_SET EXERCISE_: Look through the data below and extract, unchanged, the lines from the one that contains "addFrontFrame();" to the one that contains "cad_parts[node].hide_render = cad_parts[node].hide_viewport", both included.

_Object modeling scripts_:
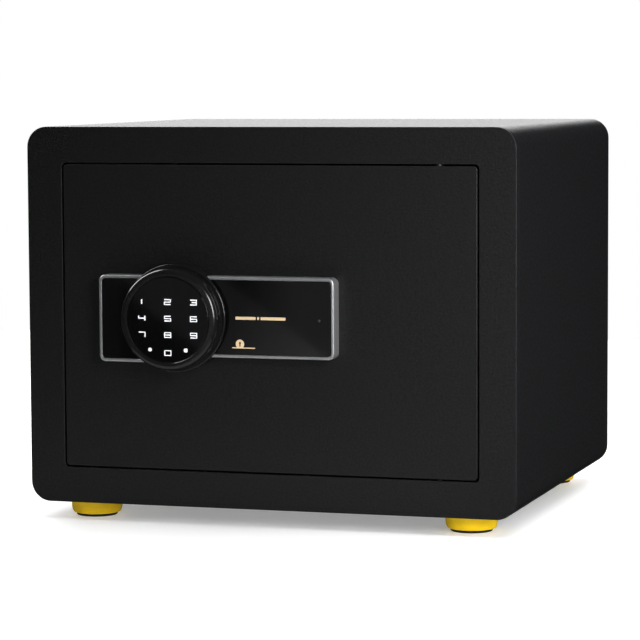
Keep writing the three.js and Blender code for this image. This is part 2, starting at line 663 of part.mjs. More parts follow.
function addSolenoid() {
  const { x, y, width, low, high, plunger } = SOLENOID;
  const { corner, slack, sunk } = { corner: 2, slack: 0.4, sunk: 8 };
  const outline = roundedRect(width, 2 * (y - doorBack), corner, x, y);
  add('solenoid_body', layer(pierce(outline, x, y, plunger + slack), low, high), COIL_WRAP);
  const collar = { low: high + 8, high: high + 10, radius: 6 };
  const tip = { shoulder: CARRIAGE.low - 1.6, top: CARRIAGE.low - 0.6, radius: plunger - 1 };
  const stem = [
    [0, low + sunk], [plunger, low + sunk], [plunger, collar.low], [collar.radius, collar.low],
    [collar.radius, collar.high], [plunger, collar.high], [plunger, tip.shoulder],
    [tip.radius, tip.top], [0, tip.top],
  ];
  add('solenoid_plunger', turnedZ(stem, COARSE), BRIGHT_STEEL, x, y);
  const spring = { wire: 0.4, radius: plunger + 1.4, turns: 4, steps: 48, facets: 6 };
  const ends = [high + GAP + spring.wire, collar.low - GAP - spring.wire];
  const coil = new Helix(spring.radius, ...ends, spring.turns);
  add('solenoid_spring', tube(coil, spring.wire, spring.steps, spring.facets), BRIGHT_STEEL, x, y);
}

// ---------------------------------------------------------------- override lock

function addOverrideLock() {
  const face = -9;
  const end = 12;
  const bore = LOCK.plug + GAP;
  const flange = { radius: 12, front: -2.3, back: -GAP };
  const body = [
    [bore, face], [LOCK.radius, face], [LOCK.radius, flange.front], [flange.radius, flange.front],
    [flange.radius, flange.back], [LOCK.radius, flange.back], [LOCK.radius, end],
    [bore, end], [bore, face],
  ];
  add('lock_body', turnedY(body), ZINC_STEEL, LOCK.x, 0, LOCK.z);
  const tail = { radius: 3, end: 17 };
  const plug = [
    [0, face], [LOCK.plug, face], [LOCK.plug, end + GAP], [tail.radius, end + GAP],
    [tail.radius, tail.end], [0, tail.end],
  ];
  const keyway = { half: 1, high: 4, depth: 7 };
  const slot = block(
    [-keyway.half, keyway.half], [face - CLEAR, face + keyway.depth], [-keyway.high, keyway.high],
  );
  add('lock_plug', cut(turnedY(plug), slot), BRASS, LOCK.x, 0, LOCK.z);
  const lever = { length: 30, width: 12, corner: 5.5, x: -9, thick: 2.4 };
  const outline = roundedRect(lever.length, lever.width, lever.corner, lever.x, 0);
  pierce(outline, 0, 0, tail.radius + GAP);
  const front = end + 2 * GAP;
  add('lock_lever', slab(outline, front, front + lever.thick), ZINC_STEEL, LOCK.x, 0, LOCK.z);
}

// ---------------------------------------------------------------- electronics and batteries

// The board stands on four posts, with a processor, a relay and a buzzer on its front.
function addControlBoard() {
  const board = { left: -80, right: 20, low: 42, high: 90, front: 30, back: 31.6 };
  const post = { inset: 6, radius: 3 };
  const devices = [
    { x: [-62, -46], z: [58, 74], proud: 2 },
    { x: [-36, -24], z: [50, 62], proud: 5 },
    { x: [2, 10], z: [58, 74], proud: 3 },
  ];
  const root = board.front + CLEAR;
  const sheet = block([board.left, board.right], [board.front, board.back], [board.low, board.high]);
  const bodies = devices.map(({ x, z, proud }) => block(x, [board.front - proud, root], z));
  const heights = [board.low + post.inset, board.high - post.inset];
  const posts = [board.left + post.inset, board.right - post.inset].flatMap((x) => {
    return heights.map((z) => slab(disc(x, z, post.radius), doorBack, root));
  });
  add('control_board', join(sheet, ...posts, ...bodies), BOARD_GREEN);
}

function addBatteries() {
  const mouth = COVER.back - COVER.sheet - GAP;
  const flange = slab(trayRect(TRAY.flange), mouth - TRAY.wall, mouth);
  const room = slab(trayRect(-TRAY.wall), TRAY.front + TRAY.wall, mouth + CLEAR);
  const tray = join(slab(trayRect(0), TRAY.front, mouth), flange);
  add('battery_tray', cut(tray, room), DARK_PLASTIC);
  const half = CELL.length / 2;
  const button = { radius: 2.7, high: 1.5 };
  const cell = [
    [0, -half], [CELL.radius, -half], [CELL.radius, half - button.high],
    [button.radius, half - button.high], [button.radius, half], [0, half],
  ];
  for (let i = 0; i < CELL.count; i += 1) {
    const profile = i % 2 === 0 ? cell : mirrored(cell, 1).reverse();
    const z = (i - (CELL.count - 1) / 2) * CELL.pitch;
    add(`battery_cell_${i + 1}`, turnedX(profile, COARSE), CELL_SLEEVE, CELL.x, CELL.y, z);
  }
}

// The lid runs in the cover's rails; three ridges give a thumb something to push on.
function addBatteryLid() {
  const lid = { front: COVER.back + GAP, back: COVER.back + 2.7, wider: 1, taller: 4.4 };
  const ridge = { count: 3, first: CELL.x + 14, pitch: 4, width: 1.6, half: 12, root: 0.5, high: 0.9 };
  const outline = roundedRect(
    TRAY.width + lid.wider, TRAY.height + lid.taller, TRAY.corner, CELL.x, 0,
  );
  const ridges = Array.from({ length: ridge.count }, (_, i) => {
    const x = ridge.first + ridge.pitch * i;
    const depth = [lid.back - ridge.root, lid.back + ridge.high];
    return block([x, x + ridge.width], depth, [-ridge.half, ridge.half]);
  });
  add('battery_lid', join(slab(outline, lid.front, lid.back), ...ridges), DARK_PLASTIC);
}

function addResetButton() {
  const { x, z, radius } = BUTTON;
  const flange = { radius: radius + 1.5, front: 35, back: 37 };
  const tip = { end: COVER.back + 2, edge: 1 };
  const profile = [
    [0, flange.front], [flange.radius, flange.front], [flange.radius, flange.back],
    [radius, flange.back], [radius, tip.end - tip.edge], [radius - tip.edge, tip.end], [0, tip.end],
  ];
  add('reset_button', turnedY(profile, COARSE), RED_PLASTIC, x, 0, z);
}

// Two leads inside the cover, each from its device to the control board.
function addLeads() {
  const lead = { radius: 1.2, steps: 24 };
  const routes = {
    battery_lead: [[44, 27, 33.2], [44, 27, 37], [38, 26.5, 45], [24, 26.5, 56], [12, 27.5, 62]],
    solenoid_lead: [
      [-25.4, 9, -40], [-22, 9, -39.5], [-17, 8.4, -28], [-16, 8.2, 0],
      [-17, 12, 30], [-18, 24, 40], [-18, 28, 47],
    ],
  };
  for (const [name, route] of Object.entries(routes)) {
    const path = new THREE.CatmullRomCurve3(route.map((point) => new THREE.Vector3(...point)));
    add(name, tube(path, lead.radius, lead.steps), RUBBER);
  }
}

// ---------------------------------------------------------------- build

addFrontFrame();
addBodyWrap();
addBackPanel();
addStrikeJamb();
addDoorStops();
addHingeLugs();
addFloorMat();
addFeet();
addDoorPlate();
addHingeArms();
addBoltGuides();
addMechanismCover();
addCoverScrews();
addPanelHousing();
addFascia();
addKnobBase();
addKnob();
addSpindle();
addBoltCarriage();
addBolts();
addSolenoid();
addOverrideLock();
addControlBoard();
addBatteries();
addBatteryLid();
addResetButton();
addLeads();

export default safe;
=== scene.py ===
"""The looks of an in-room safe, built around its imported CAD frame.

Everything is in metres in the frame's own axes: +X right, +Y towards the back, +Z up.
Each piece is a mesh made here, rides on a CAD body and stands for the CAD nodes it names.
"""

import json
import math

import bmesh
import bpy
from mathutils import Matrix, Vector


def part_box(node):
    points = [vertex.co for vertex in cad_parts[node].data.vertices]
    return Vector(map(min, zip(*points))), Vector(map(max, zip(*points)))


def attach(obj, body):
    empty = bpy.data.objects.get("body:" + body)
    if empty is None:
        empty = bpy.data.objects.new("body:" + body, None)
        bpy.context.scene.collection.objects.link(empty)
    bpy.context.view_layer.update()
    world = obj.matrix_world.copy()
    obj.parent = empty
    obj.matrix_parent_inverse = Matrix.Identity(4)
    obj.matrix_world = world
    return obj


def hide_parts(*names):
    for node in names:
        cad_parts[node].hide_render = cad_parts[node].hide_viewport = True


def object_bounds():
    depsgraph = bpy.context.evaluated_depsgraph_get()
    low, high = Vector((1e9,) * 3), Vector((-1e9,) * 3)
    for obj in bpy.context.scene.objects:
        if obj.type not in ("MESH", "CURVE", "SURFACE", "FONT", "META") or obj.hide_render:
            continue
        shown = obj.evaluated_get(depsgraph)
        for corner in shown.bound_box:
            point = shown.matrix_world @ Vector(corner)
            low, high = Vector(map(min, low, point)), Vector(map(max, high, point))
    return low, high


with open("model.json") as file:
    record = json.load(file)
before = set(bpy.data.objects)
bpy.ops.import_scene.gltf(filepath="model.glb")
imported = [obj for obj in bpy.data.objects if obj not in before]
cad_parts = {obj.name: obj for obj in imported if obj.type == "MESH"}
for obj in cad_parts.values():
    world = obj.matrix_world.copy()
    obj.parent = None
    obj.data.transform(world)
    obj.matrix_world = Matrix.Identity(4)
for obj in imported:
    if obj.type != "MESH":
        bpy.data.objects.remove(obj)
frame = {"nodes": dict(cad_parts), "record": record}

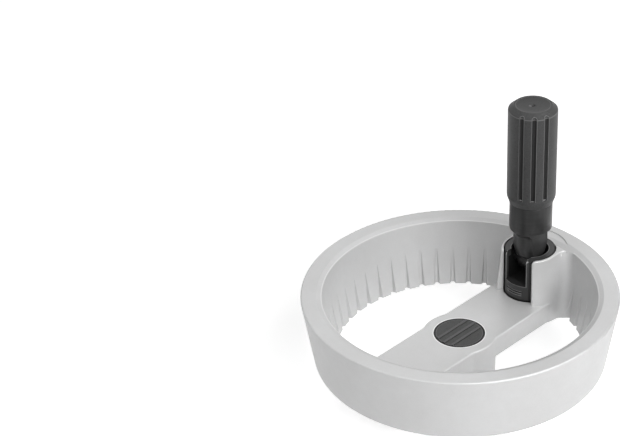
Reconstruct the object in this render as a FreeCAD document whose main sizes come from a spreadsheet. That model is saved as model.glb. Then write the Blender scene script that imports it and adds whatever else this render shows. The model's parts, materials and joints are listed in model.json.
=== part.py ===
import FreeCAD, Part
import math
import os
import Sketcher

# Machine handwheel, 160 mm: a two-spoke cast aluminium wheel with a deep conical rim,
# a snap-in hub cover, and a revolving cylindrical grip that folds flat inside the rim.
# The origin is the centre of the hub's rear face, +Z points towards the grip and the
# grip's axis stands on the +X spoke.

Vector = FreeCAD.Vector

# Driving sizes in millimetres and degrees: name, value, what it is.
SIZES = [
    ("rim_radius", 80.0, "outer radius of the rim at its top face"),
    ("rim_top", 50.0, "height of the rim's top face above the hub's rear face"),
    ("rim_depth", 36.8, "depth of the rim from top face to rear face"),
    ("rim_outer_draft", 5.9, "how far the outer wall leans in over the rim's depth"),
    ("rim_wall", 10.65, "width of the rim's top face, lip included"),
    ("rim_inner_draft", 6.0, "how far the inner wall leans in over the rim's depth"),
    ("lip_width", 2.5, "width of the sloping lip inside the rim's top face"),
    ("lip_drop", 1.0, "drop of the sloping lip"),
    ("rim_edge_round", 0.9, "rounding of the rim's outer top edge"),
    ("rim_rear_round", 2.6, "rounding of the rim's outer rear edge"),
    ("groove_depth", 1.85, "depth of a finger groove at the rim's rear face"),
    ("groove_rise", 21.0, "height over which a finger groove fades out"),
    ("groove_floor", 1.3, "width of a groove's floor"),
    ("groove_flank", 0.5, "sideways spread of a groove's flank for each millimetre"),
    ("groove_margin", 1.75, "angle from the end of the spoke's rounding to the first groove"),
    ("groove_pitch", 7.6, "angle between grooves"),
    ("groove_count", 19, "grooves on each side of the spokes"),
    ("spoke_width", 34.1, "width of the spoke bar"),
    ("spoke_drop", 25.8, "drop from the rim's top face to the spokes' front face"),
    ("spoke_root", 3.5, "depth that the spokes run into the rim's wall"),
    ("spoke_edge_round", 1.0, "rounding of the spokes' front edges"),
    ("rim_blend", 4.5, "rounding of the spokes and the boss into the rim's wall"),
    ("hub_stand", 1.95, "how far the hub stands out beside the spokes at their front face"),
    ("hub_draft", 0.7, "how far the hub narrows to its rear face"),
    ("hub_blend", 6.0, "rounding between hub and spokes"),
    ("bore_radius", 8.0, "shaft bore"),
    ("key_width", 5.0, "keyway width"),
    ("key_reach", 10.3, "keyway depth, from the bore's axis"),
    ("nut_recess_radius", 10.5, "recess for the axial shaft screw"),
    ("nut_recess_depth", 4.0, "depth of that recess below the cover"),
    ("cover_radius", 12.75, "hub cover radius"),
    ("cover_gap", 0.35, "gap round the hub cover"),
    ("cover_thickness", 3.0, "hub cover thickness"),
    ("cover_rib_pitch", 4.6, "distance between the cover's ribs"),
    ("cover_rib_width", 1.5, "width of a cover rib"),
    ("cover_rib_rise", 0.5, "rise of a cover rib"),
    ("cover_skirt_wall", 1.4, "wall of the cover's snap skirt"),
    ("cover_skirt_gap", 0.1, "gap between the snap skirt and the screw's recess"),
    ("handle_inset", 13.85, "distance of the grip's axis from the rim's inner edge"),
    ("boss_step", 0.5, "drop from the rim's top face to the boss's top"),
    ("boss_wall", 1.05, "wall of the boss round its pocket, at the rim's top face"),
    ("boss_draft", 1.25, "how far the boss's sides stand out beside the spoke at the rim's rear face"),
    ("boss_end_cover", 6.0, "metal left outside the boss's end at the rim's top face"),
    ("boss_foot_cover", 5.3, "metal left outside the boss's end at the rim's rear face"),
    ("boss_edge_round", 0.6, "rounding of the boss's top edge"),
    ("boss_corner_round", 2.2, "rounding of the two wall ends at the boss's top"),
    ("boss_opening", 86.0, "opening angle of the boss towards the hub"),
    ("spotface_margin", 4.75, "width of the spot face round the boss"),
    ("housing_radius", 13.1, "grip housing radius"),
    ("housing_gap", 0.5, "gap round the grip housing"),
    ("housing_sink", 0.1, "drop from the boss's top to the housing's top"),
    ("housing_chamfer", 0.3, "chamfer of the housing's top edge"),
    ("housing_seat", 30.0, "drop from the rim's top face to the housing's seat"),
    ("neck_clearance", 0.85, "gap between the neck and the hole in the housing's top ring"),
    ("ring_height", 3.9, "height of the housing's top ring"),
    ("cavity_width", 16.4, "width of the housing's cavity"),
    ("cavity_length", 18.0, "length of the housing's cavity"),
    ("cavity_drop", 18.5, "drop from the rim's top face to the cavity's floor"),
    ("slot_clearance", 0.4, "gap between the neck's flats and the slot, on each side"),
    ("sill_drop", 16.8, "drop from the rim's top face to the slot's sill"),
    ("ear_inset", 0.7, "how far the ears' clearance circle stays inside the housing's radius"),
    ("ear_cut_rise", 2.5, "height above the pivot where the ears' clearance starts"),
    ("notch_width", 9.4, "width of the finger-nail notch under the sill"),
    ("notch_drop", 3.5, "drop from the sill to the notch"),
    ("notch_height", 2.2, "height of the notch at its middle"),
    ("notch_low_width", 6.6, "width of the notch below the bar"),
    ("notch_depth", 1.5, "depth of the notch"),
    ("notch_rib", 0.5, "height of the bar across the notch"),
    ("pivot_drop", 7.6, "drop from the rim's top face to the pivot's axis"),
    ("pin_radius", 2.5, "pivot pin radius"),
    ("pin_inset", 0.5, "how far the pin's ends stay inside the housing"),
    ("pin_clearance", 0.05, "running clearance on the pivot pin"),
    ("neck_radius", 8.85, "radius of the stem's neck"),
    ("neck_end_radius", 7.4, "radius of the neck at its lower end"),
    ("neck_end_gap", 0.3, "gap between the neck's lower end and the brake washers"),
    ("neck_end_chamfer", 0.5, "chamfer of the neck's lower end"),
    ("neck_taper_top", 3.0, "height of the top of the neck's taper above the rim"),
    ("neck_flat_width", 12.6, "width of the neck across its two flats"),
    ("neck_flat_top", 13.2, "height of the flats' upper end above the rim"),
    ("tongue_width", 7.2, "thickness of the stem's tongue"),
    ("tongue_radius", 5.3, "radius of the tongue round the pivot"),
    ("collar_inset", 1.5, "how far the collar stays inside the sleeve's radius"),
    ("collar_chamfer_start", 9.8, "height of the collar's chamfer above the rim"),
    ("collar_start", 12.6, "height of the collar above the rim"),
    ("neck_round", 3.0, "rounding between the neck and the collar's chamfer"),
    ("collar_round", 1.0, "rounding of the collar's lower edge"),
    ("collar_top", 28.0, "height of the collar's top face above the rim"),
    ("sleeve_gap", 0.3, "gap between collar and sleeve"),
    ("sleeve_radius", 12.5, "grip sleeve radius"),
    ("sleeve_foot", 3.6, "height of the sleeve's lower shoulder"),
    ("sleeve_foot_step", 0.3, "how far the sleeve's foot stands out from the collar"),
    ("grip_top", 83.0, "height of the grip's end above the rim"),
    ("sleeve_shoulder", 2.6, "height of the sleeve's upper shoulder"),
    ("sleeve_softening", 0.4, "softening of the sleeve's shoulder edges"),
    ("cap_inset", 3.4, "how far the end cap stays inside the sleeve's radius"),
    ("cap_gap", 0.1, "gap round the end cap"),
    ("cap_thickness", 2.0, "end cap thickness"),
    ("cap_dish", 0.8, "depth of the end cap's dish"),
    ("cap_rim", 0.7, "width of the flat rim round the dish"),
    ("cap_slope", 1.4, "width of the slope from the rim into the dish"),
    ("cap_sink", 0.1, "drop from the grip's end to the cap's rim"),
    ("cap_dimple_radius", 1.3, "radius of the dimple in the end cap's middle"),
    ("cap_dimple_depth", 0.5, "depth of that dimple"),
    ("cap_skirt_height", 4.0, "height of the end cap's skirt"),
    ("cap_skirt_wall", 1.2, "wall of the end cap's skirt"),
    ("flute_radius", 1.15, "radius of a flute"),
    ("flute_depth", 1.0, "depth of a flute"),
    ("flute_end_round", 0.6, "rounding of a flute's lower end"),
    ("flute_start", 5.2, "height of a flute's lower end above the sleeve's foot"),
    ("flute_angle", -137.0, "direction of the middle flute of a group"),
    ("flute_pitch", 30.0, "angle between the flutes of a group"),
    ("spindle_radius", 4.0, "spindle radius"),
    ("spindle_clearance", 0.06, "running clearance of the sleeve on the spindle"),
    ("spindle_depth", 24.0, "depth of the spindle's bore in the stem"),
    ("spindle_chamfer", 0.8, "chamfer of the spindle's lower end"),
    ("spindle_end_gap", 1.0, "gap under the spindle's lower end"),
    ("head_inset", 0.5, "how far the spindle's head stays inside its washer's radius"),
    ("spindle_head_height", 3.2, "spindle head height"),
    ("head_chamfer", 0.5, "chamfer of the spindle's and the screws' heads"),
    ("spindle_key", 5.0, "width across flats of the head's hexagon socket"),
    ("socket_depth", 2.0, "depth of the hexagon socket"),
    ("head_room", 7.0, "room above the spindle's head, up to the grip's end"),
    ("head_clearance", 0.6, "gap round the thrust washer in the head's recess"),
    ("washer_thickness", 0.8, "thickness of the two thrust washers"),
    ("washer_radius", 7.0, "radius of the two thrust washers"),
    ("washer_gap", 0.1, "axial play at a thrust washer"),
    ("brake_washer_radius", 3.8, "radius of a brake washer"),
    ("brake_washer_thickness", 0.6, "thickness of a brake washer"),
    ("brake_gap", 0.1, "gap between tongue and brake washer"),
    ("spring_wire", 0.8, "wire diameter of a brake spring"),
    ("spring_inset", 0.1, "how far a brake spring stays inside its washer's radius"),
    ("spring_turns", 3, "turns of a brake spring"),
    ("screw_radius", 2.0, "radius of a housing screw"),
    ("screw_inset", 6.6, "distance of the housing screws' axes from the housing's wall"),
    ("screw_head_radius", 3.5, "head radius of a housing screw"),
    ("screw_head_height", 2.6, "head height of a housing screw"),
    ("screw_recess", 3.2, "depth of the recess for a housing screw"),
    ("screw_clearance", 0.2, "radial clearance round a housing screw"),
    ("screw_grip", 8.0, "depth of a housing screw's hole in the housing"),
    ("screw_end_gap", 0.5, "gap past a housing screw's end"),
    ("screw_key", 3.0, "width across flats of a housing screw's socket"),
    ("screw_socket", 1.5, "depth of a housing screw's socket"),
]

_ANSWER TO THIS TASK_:
addFrontFrame();
addBodyWrap();
addBackPanel();
addStrikeJamb();
addDoorStops();
addHingeLugs();
addFloorMat();
addFeet();
addDoorPlate();
addHingeArms();
addBoltGuides();
addMechanismCover();
addCoverScrews();
addPanelHousing();
addFascia();
addKnobBase();
addKnob();
addSpindle();
addBoltCarriage();
addBolts();
addSolenoid();
addOverrideLock();
addControlBoard();
addBatteries();
addBatteryLid();
addResetButton();
addLeads();

export default safe;
=== scene.py ===
"""The looks of an in-room safe, built around its imported CAD frame.

Everything is in metres in the frame's own axes: +X right, +Y towards the back, +Z up.
Each piece is a mesh made here, rides on a CAD body and stands for the CAD nodes it names.
"""

import json
import math

import bmesh
import bpy
from mathutils import Matrix, Vector


def part_box(node):
    points = [vertex.co for vertex in cad_parts[node].data.vertices]
    return Vector(map(min, zip(*points))), Vector(map(max, zip(*points)))


def attach(obj, body):
    empty = bpy.data.objects.get("body:" + body)
    if empty is None:
        empty = bpy.data.objects.new("body:" + body, None)
        bpy.context.scene.collection.objects.link(empty)
    bpy.context.view_layer.update()
    world = obj.matrix_world.copy()
    obj.parent = empty
    obj.matrix_parent_inverse = Matrix.Identity(4)
    obj.matrix_world = world
    return obj


def hide_parts(*names):
    for node in names:
        cad_parts[node].hide_render = cad_parts[node].hide_viewport = True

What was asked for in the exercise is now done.